Dataset excerpt:
□ □ □

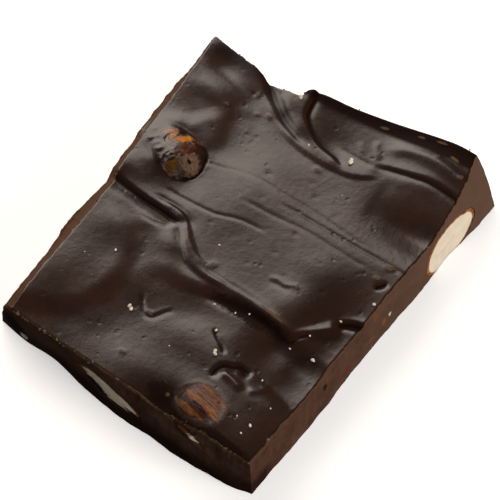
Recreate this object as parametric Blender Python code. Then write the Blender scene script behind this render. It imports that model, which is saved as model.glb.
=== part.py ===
"""Almond bark: one broken piece of dark chocolate with almonds set in it.

The piece lies the way it was poured, with the spread and folded side up.
The origin is on the flat underside, below the middle of the piece.
+X runs along the short front edge, +Y along the long left edge, +Z is up.
All sizes and places below are in millimetres, and MM turns them into metres.
"""

import math

import bmesh
import bpy
import numpy as np
from mathutils import Euler, Matrix, Vector, noise

MM = 0.001

# Driving dimensions of the slab
THICKNESS = 13.6            # poured chocolate, away from folds and edges
CELL = 1.65                 # spacing of the mesh on the poured surface
WALL_DEPTHS = (0.10, 0.32, 0.60, 0.85, 1.0)     # rings down the broken sides, rim = 0, foot = 1
WALL_BULGE = 0.75           # below 1 the sides flare more near the rim
LEFT_BULGE = 0.38           # the left side swells out soon below its rim
CRAG = 0.28                 # roughness of the broken sides
CRAG_SPACING = 4.5
WAVE = 0.12                 # slow unevenness of the poured surface
WAVE_SPACING = 11.0

# Driving dimensions of the almonds
ALMOND_POINT = 0.26         # how much narrower the pointed half is than the blunt half
ALMOND_SIDES = 18
ALMOND_RINGS = 11
GAP = 0.3                   # kept between an almond and the chocolate round it
HOOD_TOP = 30.0             # height that the sides are carried up to for trimming almonds

# The four edges of the poured surface, seen from above, each from one corner to the next
RIM = {
    "front": [(-40.7, -44.4), (-22, -46.0), (-4, -47.3), (14, -48.6), (30.6, -49.6)],
    "back": [(-42.6, 53.9), (-33, 52.2), (-26, 50.6), (-22.5, 48.3), (-13, 47.6),
             (-10.2, 51.0), (2, 51.9), (18, 53.2), (30, 54.3), (36.3, 54.0)],
    "left": [(-40.7, -44.4), (-40.3, -24), (-39.9, -6), (-41.3, 8), (-42.0, 24), (-42.2, 38),
             (-42.6, 53.9)],
    "right": [(30.6, -49.6), (32.6, -30), (34.7, -8), (36.6, 9), (38.3, 26), (38.4, 42),
              (36.3, 54.0)],
}

# The same four edges where the broken sides meet the underside
FOOT = {
    "front": [(-46.6, -42.6), (-38, -44.4), (-29, -45.0), (-20, -47.4), (-9, -49.7), (3.5, -50.9),
              (15, -52.0), (25, -52.1), (32.0, -51.0)],
    "back": [(-44.2, 52.4), (-24, 50.6), (-6, 52.4), (18, 54.6), (33, 54.8), (44.4, 53.3)],
    "left": [(-46.6, -42.6), (-45.4, -33), (-45.6, -25), (-47.4, -14), (-46.0, -2), (-46.2, 8),
             (-47.0, 24), (-46.8, 35), (-44.2, 40), (-44.2, 52.4)],
    "right": [(32.0, -51.0), (35.1, -27.5), (36.8, -6), (40.1, 20), (41.0, 32), (43.0, 42),
              (44.4, 53.3)],
}

# Almonds: middle, turns about X, Y and Z in degrees, and length, width and thickness
ALMONDS = {
    "almond_back_left": ((-33.2, 17.2, 12.3), (0, 8, 160), (20.5, 12.6, 8.4)),
    "almond_front": ((16.2, -43.5, 9.6), (4, 2, -12), (19.5, 13.4, 9.0)),
    "almond_front_cut": ((-9.4, -46.9, 6.5), (0, 11, -5), (20.5, 11.0, 4.6)),
    "almond_right_cut": ((40.4, 34.7, 5.0), (0, 0, 92), (24.2, 8.6, 11.8)),
    "almond_left_corner": ((-41.4, -39.6, 6.6), (0, 40, -63), (17.0, 10.0, 8.0)),
}

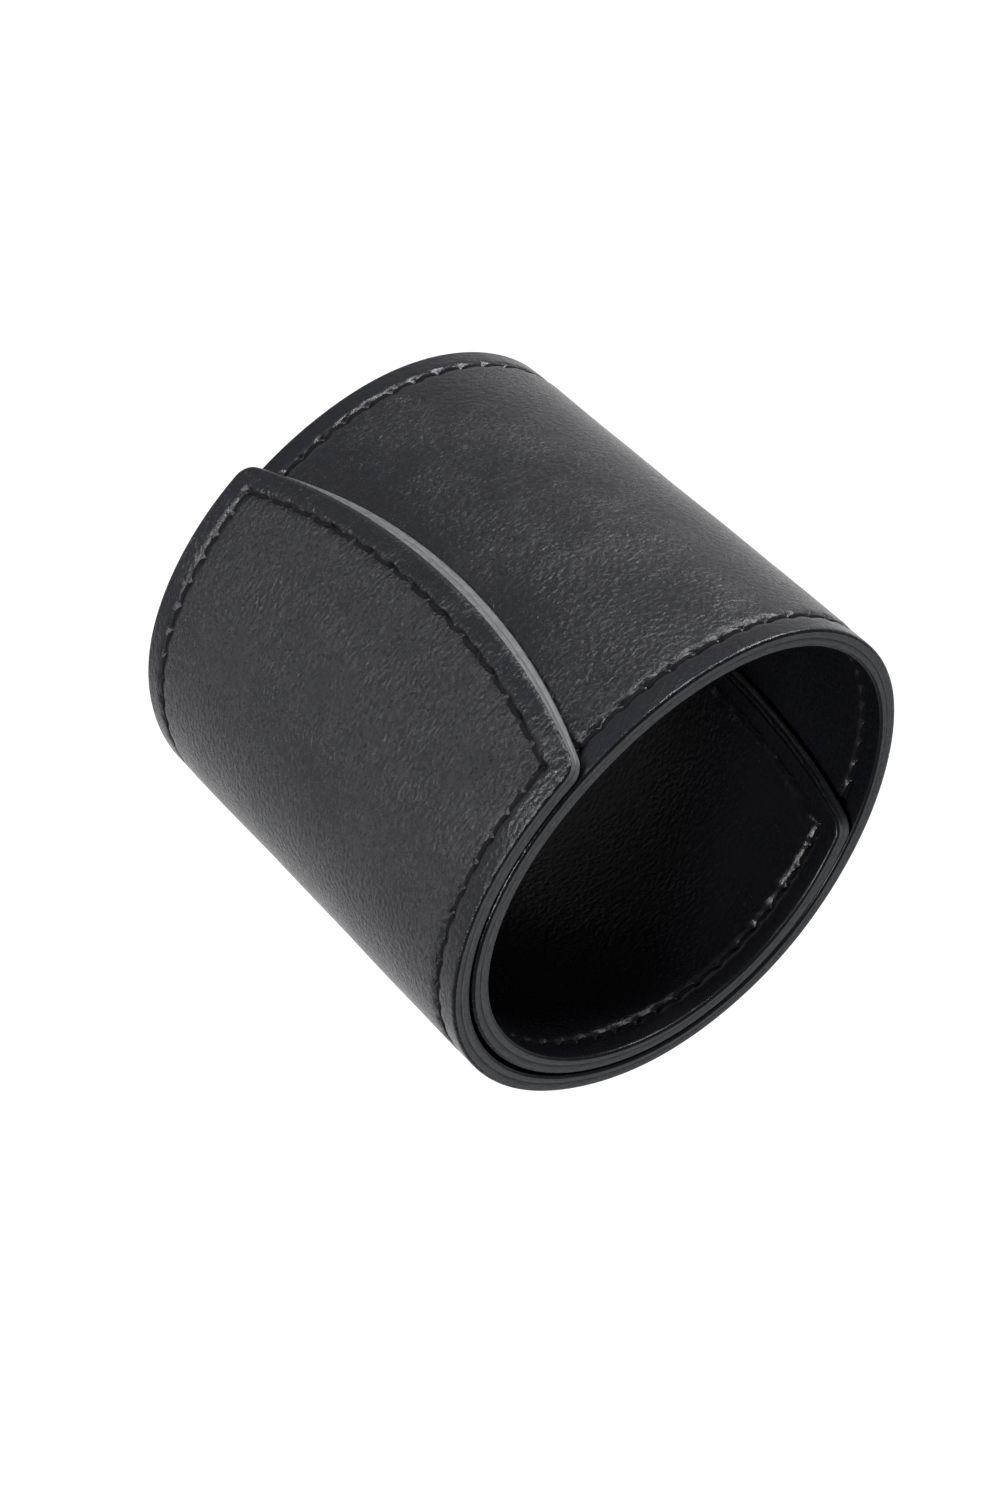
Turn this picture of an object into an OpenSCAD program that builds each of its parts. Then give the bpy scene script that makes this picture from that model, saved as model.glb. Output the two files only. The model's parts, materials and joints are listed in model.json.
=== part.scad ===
// Wrap-around leather cup: a two-ply stitched band rolled one and a half turns into an open tube.
// It stands upright on one rim. +Z runs along the roll, the origin is at the centre of the footprint,
// and the outer flap ends at the front (-Y). Seen from above, the band runs anticlockwise from the
// flap's end and drops inwards as it goes. The bending leather is divided into rigid arcs, and each
// arc turns against the next about a line on the outer face, so that the band unrolls.

/* [Roll] */
// Outer diameter of the roll where the flap ends
roll_d = 82; // [76:1:100]
// Height of the roll, which is the width of the band
roll_h = 75; // [60:1:100]
// Angle that the band wraps between the corners of its two ends, in degrees
wrap_deg = 577; // [570:1:580]
// How much the radius drops in each full turn
turn_drop = 3.3; // [3.3:0.1:4.2]
// How many rigid arcs stand in for the bending leather
arcs = 19; // [17:2:19]

/* [Leather] */
// Thickness of the outer cover ply
cover_t = 1.55; // [1.4:0.05:1.7]
// Thickness of the lining ply
lining_t = 1.45; // [1.35:0.05:1.45]
// How far the middle of each end stands out past its corners
end_bulge = 9.3; // [6:0.1:11]
// Rounding of the corners at the ends
corner_r = 3.5; // [2:0.5:5]

/* [Stitching] */
// Distance from the edge of the leather to the middle of the stitch line
stitch_inset = 3.8; // [3:0.1:5]
// Width of the thread in its groove
thread_w = 0.8; // [0.5:0.1:1]
// Depth of the groove that the thread is pulled into
thread_sink = 0.4; // [0.2:0.05:0.5]

/* [Magnets] */
// Diameter of each hidden closing magnet
magnet_d = 7; // [5:0.5:7]
// Thickness of each hidden closing magnet
magnet_t = 0.8; // [0.5:0.1:0.9]
// Distance between the two magnets of a pair, along the height
magnet_gap = 36; // [24:1:44]
// Angle from the flap's corners back to the middle of its magnets, in degrees
magnet_deg = 2.5; // [2:0.5:4]

/* [Hidden] */
$fn = 96;
FRONT = -90;                     // direction in which the flap's corners point, in degrees
SLIT = 0.02;                     // half of the gap between two neighbouring arcs
REACH = 8;                       // length of a cutting prism on either side of the leather
ROUND_STEPS = 6;                 // straight pieces in a rounded corner
CURVE_STEPS = 24;                // straight pieces in the curve of an end
leather_t = cover_t + lining_t;
flap_r = roll_d / 2;
inner_end_r = flap_r - turn_drop * wrap_deg / 360;
flap_lead = degrees(end_bulge, flap_r) + 0.2;
inner_lead = degrees(end_bulge, inner_end_r) + 0.2;
arc_deg = (flap_lead + wrap_deg + inner_lead) / arcs;
last = arcs - 1;
end_r = (roll_h * roll_h / 4 + end_bulge * end_bulge) / (2 * end_bulge);

// Names of the nodes, with a two-figure number for each arc
function number(k) = str(k < 9 ? "0" : "", k + 1);
function names(stem) = [for (k = [0 : last]) str(stem, "_", number(k))];

// Angle that an arc of length s spans on a circle of radius r
function degrees(s, r) = s / r * 180 / PI;
function towards(a) = [cos(a), sin(a)];

// The spiral: arc k starts at band angle arc_start(k), has outer radius arc_r(k), and its centre
// moves so that it meets the arc before it smoothly
function arc_start(k) = k * arc_deg - flap_lead;
function arc_at(band_deg) = floor((band_deg + flap_lead) / arc_deg);
function arc_r(k) = flap_r - turn_drop * k * arc_deg / 360;
function free_centre(k) = k == 0 ? [0, 0]
    : free_centre(k - 1) + (arc_r(k - 1) - arc_r(k)) * towards(FRONT + arc_start(k));
function side(band_deg) = free_centre(arc_at(band_deg)) * towards(FRONT + band_deg) + arc_r(arc_at(band_deg));
MIDDLE = [(side(90) - side(270)) / 2, (side(180) - side(0)) / 2];
function arc_centre(k) = free_centre(k) - MIDDLE;

// Outline of an end in the flat, s into the band from its corners and z up, moved in by inset
function bow_centre() = end_r - end_bulge;
function round_s() = bow_centre() - sqrt(pow(end_r - corner_r, 2) - pow(roll_h / 2 - corner_r, 2));
function round_turn() = atan2(roll_h / 2 - corner_r, bow_centre() - round_s());
function meet_s(inset) = bow_centre() - sqrt(pow(end_r - inset, 2) - pow(roll_h / 2 - inset, 2));
function sharp_turn(inset) = atan2(roll_h / 2 - inset, bow_centre() - meet_s(inset));
function lower_corner(inset) = inset >= corner_r ? [[meet_s(inset), inset]]
    : [for (i = [0 : ROUND_STEPS])
        let (a = 270 - i / ROUND_STEPS * (90 - round_turn()))
        [round_s(), corner_r] + (corner_r - inset) * towards(a)];
function bow(inset) = let (turn = inset >= corner_r ? sharp_turn(inset) : round_turn())
    [for (i = [1 : CURVE_STEPS - 1])
        let (a = 180 + turn * (1 - 2 * i / CURVE_STEPS))
        [bow_centre(), roll_h / 2] + (end_r - inset) * towards(a)];
function flipped(points) = [for (i = [len(points) - 1 : -1 : 0]) [points[i][0], roll_h - points[i][1]]];
function end_outline(inset) = concat(
    [[3 * REACH, inset]], lower_corner(inset), bow(inset), flipped(lower_corner(inset)),
    [[3 * REACH, roll_h - inset]]);

// Part of arc k between two radii and two heights
module ring_arc(k, r_in, r_out, z_low, z_high, slit = SLIT) {
    trim = degrees(slit, arc_r(k));
    translate(arc_centre(k))
        rotate([0, 0, FRONT + arc_start(k) + trim])
            rotate_extrude(angle = arc_deg - 2 * trim)
                translate([r_in, z_low])
                    square([r_out - r_in, z_high - z_low]);
}

// Prism through the leather at one end of the band, with the end's outline moved in by inset
module end_prism(k, inset) {
    corners_deg = k == 0 ? 0 : wrap_deg;
    translate(arc_centre(k))
        rotate([0, 0, FRONT + corners_deg])
            translate([arc_r(k) - leather_t - REACH, 0, 0])
                rotate([90, 0, 90])
                    mirror([k == 0 ? 0 : 1, 0, 0])
                        linear_extrude(leather_t + 2 * REACH)
                            polygon(end_outline(inset));
}

// One ply of arc k, between two depths below the outer face, cut to the band's outline
module ply(k, depth_out, depth_in) {
    if (k == 0 || k == last)
        intersection() {
            ring_arc(k, arc_r(k) - depth_in, arc_r(k) - depth_out, 0, roll_h);
            end_prism(k, 0);
        }
    else
        ring_arc(k, arc_r(k) - depth_in, arc_r(k) - depth_out, 0, roll_h);
}

// Runs of thread on arc k, between two depths below the outer face
module thread_runs(k, depth_out, depth_in, slit = SLIT) {
    r_in = arc_r(k) - depth_in;
    r_out = arc_r(k) - depth_out;
    low = stitch_inset - thread_w / 2;
    high = stitch_inset + thread_w / 2;
    if (k == 0 || k == last)
        difference() {
            intersection() {
                ring_arc(k, r_in, r_out, 0, roll_h, slit);
                end_prism(k, low);
            }
            end_prism(k, high);
        }
    else {
        ring_arc(k, r_in, r_out, low, high, slit);
        ring_arc(k, r_in, r_out, roll_h - high, roll_h - low, slit);
    }
}

// Discs on arc k about a radial line at a band angle, from one radius outwards
module discs(k, band_deg, r_from, d, thickness) {
    for (side_z = [-1, 1])
        translate([arc_centre(k)[0], arc_centre(k)[1], roll_h / 2 + side_z * magnet_gap / 2])
            rotate([0, 0, FRONT + band_deg])
                translate([r_from, 0, 0])
                    rotate([0, 90, 0])
                        cylinder(h = thickness, d = d);
}

// A magnet lies flat in a pocket in the lining, with its rim just under the cover
function magnet_arc(turn) = arc_at(magnet_deg + 360 * turn);
function magnet_top(k) = sqrt(pow(arc_r(k) - cover_t, 2) - pow(magnet_d / 2, 2)) - 0.05;
function magnet_bottom(k) = magnet_top(k) - magnet_t;

module magnets(turn) {
    k = magnet_arc(turn);
    color([0.72, 0.73, 0.75])
        discs(k, magnet_deg + 360 * turn, magnet_bottom(k), magnet_d, magnet_t);
}

module pockets(k) {
    for (turn = [0, 1])
        if (magnet_arc(turn) == k)
            discs(k, magnet_deg + 360 * turn, magnet_bottom(k) - 0.05, magnet_d + 0.2, lining_t + REACH);
}

module cover(k) {
    color([0.09, 0.09, 0.10])
        difference() {
            ply(k, 0, cover_t);
            thread_runs(k, -1, thread_sink, 0);
        }
}

module lining(k) {
    color([0.05, 0.05, 0.055])
        difference() {
            ply(k, cover_t, leather_t);
            thread_runs(k, leather_t - thread_sink, leather_t + 1, 0);
            pockets(k);
        }
}

// The top thread lies in the cover's groove and the bobbin thread in the lining's groove
module stitching(k) {
    color([0.02, 0.02, 0.02]) {
        thread_runs(k, 0.05, thread_sink);
        thread_runs(k, leather_t - thread_sink, leather_t - 0.05);
    }
}

for (k = [0 : last]) {
    cover(k);
    lining(k);
    stitching(k);
}
magnets(0);  // flap_magnets
magnets(1);  // wall_magnets
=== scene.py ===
"""A rolled two-ply leather wrap, sewn round its edge. Lengths are in mm until a mesh is made."""

import json
import math

import bpy
import numpy as np
from mathutils import Matrix, Vector

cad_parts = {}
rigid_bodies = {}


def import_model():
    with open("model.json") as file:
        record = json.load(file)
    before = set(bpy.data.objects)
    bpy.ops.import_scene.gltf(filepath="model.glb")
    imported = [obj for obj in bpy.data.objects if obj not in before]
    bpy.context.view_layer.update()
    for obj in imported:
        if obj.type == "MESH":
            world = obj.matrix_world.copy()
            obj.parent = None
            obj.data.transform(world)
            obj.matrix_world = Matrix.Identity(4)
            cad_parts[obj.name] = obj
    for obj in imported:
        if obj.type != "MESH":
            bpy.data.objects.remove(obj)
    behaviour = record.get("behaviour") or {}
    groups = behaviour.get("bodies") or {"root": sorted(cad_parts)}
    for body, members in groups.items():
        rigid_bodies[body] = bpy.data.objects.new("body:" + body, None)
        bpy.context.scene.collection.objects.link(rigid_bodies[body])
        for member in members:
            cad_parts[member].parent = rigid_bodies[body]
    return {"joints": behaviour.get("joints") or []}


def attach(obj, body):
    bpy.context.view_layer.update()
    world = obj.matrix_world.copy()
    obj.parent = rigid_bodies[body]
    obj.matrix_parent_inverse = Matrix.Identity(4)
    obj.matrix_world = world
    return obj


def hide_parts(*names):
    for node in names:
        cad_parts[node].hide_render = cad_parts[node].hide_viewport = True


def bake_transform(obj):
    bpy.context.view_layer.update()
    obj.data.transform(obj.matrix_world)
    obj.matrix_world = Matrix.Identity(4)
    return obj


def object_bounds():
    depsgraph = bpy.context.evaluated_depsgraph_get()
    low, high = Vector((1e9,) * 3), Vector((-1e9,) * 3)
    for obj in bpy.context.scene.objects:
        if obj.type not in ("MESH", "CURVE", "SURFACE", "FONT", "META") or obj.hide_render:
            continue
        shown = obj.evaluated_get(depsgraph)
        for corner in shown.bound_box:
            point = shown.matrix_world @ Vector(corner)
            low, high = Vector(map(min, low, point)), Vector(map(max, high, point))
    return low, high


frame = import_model()
cad_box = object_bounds()

# ------------------------------------------------------------------ sizes, as in part.scad
FRONT = -math.pi / 2
WRAP = math.radians(577)
COVER = 1.55
THICK = 3.0
BULGE = 9.3
CORNER = 3.5
INSET = 3.8

# ------------------------------------------------------------------ sizes that only the look needs
PITCH = 4.2  # from needle hole to needle hole
THREAD = 0.36  # half of a stitch's width
EDGE_ROUND = 0.45
# the flap's end is skived: its cut slopes, most in the middle, in mm along for each mm of thickness
SLANT_CORNER = 0.15
SLANT_MIDDLE = 0.8
SLANT_KEPT = 6.0
SLANT_GONE = 17.0
HEIGHT = 1000 * (cad_box[1].z - cad_box[0].z)
END_RADIUS = (HEIGHT**2 / 4 + BULGE**2) / (2 * BULGE)
# how far the wrap departs from a true spiral: waves in a turn, and the size of their cosine and sine
# parts, in mm. These and the camera below were fitted by least squares to outlines read off the photo.
SWAY = ((2, -0.55, -0.42), (3, -0.61, 0.39))
# columns and rows are close together at an edge and at its seam
STEPS = (0, 0.08, 0.2, 0.35, 0.55, 0.8, 1.15, 1.6, 2.1, 2.5, 2.8, 3.05, 3.3, 3.55, 3.8,
         4.05, 4.3, 4.55, 4.85, 5.2, 5.7, 6.3, 7.0)
BOW_KEPT = 7.0
BOW_GONE = 20.0


def smooth(value, low, high):
    t = np.clip((value - low) / (high - low), 0, 1)
    return t * t * (3 - 2 * t)


# ------------------------------------------------------------------ the spiral, from the hinges
def arc_number(name):
    return int(name.split("_")[1])


hinge_at = {}
for joint in frame["joints"]:
    first = min(arc_number(joint["parent"]), arc_number(joint["child"]))
    hinge_at[first] = np.array(joint["pos_m"][:2]) * 1000
ARCS = len(hinge_at) + 1
hinge = np.array([hinge_at[k] for k in range(1, ARCS)])
chord = np.diff(hinge, axis=0)
heading = np.unwrap(np.arctan2(chord[:, 1], chord[:, 0]))
ARC = float(np.mean(np.diff(heading)))
first_turn = heading[0] - math.pi / 2 - ARC / 2
LEAD = ARC - (first_turn - FRONT) % (2 * math.pi)
radius = np.hypot(*chord.T) / (2 * math.sin(ARC / 2))
drop = float(np.mean(np.diff(radius)))
radius = np.concatenate([[radius[0] - drop], radius, [radius[-1] + drop]])


def towards(turn):
    return np.stack([np.cos(turn + FRONT), np.sin(turn + FRONT)], -1)


turn_at = np.arange(ARCS + 1) * ARC - LEAD
centre = np.array([hinge[max(k - 1, 0)] - radius[k] * towards(turn_at[max(k, 1)]) for k in range(ARCS)])
along_at = np.concatenate([[0], np.cumsum(radius * ARC)]) - LEAD * radius[0]
LENGTH = float(np.interp(WRAP, turn_at, along_at))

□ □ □

Work to do:
In the listing above, locate the line containing "the lining's groove" and the line containing "before = set(bpy.data.objects)", then transcribe both and every line between them verbatim.

The reply:
// The top thread lies in the cover's groove and the bobbin thread in the lining's groove
module stitching(k) {
    color([0.02, 0.02, 0.02]) {
        thread_runs(k, 0.05, thread_sink);
        thread_runs(k, leather_t - thread_sink, leather_t - 0.05);
    }
}

for (k = [0 : last]) {
    cover(k);
    lining(k);
    stitching(k);
}
magnets(0);  // flap_magnets
magnets(1);  // wall_magnets
=== scene.py ===
"""A rolled two-ply leather wrap, sewn round its edge. Lengths are in mm until a mesh is made."""

import json
import math

import bpy
import numpy as np
from mathutils import Matrix, Vector

cad_parts = {}
rigid_bodies = {}


def import_model():
    with open("model.json") as file:
        record = json.load(file)
    before = set(bpy.data.objects)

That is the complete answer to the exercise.